On Tue, Jul 20, 2010 at 7:26 PM, André Oriani <
> Hi folks,
> I was considering using Zookeeper to implement a replication protocol due
> the global order guarantee. In my case, operations are logged by creating
> persistent sequential znodes. Knowing the name of last applied znode,
> backups can identify pending operations and apply them in order. Because I
> want to allow backups to join the system at any time, I will not delete a
> znode before a checkpoint. Thus, I can ending up with thousand of child
> nodes and consequently ZooKeeper.getChildren() calls might be very
> since a huge list of node will be returned.

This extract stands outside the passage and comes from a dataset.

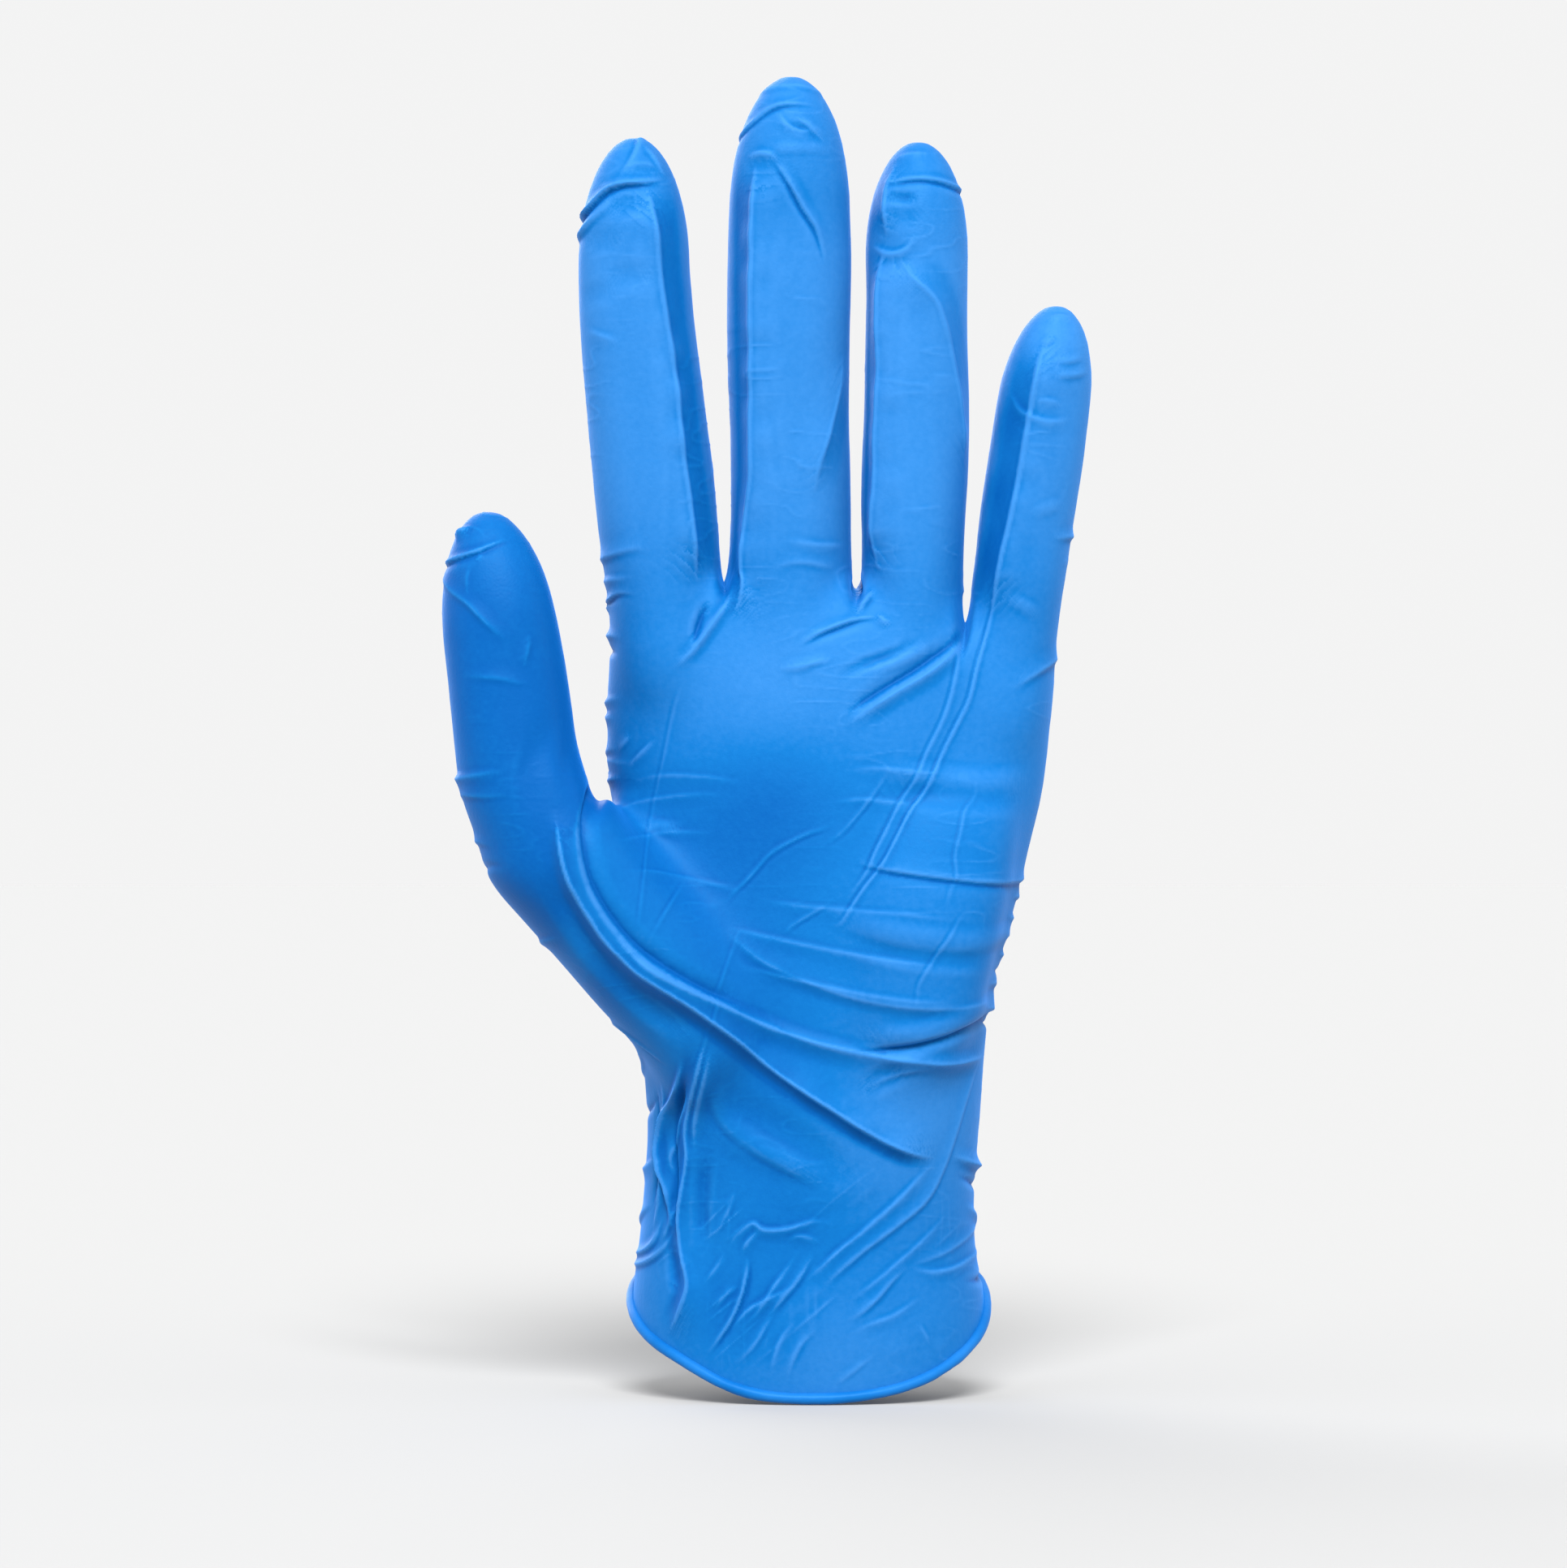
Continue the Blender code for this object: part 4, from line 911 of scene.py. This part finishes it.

> I thought of using another znode to store the last created znode. So if the
> last applied znode was op-11 and last created znode was op-14, I would try
> to read op-12 and op-13. However, in order to protect against partial
> failure, I have to encode some extra information ( I am using
> <session-id>-<local sequential number>) in the name of znodes. Thus it is
> not possible to predict their names (they'll be op-<almost random
> string>-<zookeeper seq number>). Consequently , I will have to call
> getChildren() anyway.
> Has somebody faced the same issue ? Has anybody found a better solution ?
> I was thinking of extending ZooKeeper code to have some kind of indexed
> access to child znodes, but I don`t know how easy/clever is that.